Can I embed video performances or audio samples on my Solo website?
Yes, Solo's custom code embed feature (available on Pro plans and above) lets you embed YouTube videos, SoundCloud tracks, or other media players. This is perfect for showcasing student recitals, demonstrating your playing, or providing practice examples. You can't upload video directly to Solo, but embedding from platforms where you already host content works seamlessly.
Will my Solo website rank well for 'music lessons near me' searches?
Solo provides solid local SEO foundations: responsive design, SSL, clean URLs, and meta descriptions. You'll need to optimize your content for local searches by mentioning your city/neighborhood throughout your site, creating location-specific service pages, and building a Google Business Profile. Solo handles the technical SEO; you provide the local relevance.
Can I create a blog for practice tips and music education content?
Solo's blog feature is available but feature-flagged, meaning it depends on your specific deployment. When enabled, you can create blog posts with AI assistance for topics like practice tips, music theory basics, or performance preparation.
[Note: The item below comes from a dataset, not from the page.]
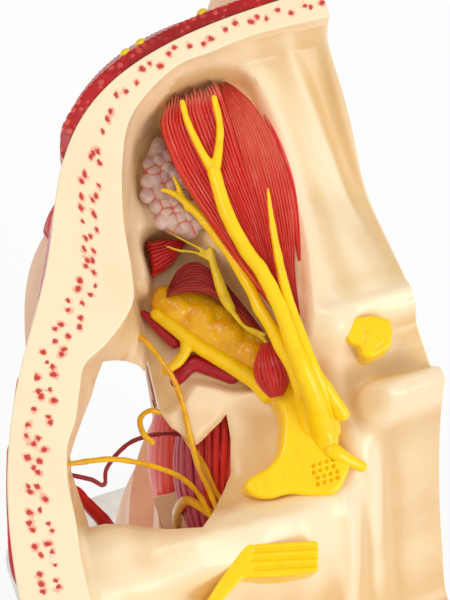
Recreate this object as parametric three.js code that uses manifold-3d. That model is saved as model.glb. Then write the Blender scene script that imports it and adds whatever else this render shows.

Check if blogging is active on your account; if not, you can still create static pages for educational content.
What about COPPA compliance if I teach children?
Solo provides standard privacy policy templates and cookie consent features needed for general web compliance. However, if you're collecting information about children under 13 through forms, you'll need to customize your privacy policy to address COPPA requirements. Solo's forms collect submissions but don't store detailed user accounts, which simplifies compliance.
How long does it take to set up a complete music teacher website with Solo?
Most music teachers have a functional website live within 30-60 minutes. Solo's AI generates the initial site structure and content based on your business description. You'll spend another hour or two customizing text, adding photos, setting up your scheduling link, and fine-tuning SEO settings. Compare this to days or weeks with traditional builders requiring you to write all content from scratch.